The four personality types are: Driver, Expressive, Amiable, and Analytical. There are two variables to identify any personality: Are they better at facts & data or relationships? And are they introverted or extroverted.
    • Driver — Fact-Based Extrovert
    • Analytical — Fact-Based Introvert
    • Amiable — Relationship Introvert
    • Expressive — Relationship Extrovert

While Brett Hardin thinks that Myers-Briggs Personality is overly complicated...  this writer does not agree with that assessment at all...  in fact, the questionnaire that is used to determine the various personalities (and there are 16 of them) is relatively simply minded in the kinds of questions that are being asked...  and the only complicated aspect of that is deciding if you agree with the question or not as it pertains to what you do or do not do...  act or not act...   think or not think...

I have taken the Myers-Briggs questionnaire four different times and there was a  10 year interval between each time that I took the questionnaire...   and in those 10 years of growth and change one would think that one's personality would change...   BUT THERE WAS NO CHANGE IN MY PERSONALITY.
  • I was an INTJ at age 35
  • I was an INTJ at age 45
  • I was an INTJ at age 55
  • i was an intj at age 65
Interestingly, when I read the description of an INTJ, the description fit me perfectly in all aspects...   and, it was so accurate that the first couple of times that I read the description, it was damn near scary.

The Myers–Briggs Type Indicator is an introspective self-report questionnaire indicating differing psychological preferences in how people perceive the world and make decisions. The test attempts to assign four categories: introversion or extraversion, sensing or intuition, thinking or feeling, judging or perceiving.

Most of the research supporting the MBTI's validity has been produced by the Center for Applications of Psychological Type, an organization run by the Myers-Briggs Foundation, and published in the center's own journal, the Journal of Psychological Type, raising questions of independence, bias, and conflict of interest.  Independent sources have called the test "little more than a Chinese fortune cookie", "pretty much meaningless", "one of the worst personality tests in existence," and "the fad that won't die".

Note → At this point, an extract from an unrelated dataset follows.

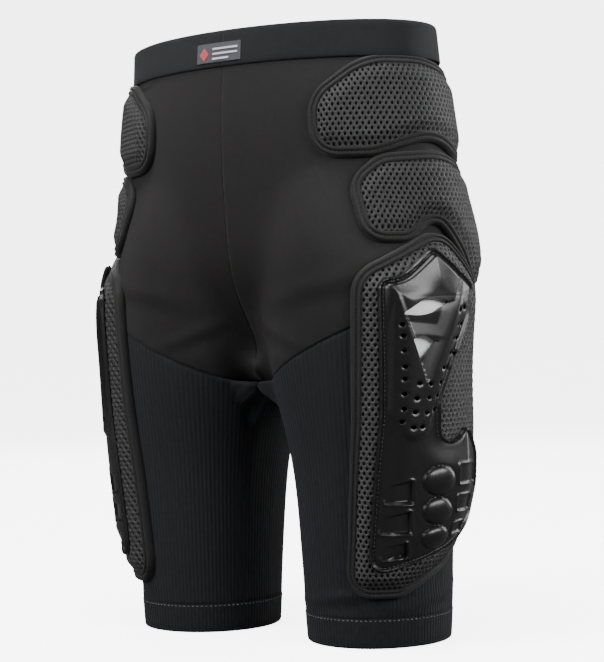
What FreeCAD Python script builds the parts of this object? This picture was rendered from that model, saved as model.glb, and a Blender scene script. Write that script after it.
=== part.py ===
"""Padded impact shorts: stretch shorts with hip, thigh, tailbone and seat pads and two hard thigh shells.

Frame: +Z up, the wearer faces -Y and the wearer's left side is +X.  The hems lie on Z = 0 and the
waist is on top.  Only left-hand pieces are drawn; every right-hand piece is a mirror of its twin.
All sizes are millimetres.
"""
import FreeCAD
import Part
import Sketcher
import math
import os

os.makedirs("parts", exist_ok=True)
doc = FreeCAD.newDocument("padded_impact_shorts")

# ---------------------------------------------------------------- driving dimensions
# The body shape: oval sections, each with its height, half width, half depth and centre.
TRUNK_SECTIONS = {
    # name: (height, half width, half depth, centre depth)
    "waist_top": (518, 150, 84, 2),
    "waist_seam": (480, 153, 88, 3),
    "upper_hip": (430, 160, 91, 3),
    "hip": (390, 165, 92, 5),
    "lower_hip": (350, 169, 92, 8),
    "seat": (310, 166, 91, 14),
    "seat_fold": (275, 145, 79, 22),
    "fork": (240, 102, 59, 32),
    "crotch": (212, 45, 32, 42),
}
LEG_SECTIONS = {
    # name: (height, half width, half depth, centre depth, centre across)
    "hem_edge": (0, 61, 64, 4, 88),
    "hem_top": (60, 63, 68, 4.5, 89),
    "knee_side": (125, 68, 73, 5, 89.5),
    "mid_thigh": (180, 75, 79, 4.5, 87),
    "upper_thigh": (230, 82, 86, 4, 81),
    "groin": (270, 88, 92, 6, 78),
    "buttock": (310, 92, 100, 11, 77),
    "leg_root": (350, 89, 101, 14, 73),
    "leg_blend": (400, 76, 88, 12, 66),
    "leg_end": (440, 60, 70, 7, 60),
}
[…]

Though the MBTI resembles some psychological theories, it has been criticized as pseudoscience and is not widely endorsed by academic researchers in the field. The indicator exhibits significant scientific (psychometric) deficiencies, notably including poor validity (i.e. not measuring what it purports to measure, not having predictive power or not having items that can be generalized), poor reliability (giving different results for the same person on different occasions), measuring categories that are not independent (some dichotomous traits have been noted to correlate with each other), and not being comprehensive (due to missing neuroticism). The four scales used in the MBTI have some correlation with four of the Big Five personality traits, which are a more commonly accepted framework.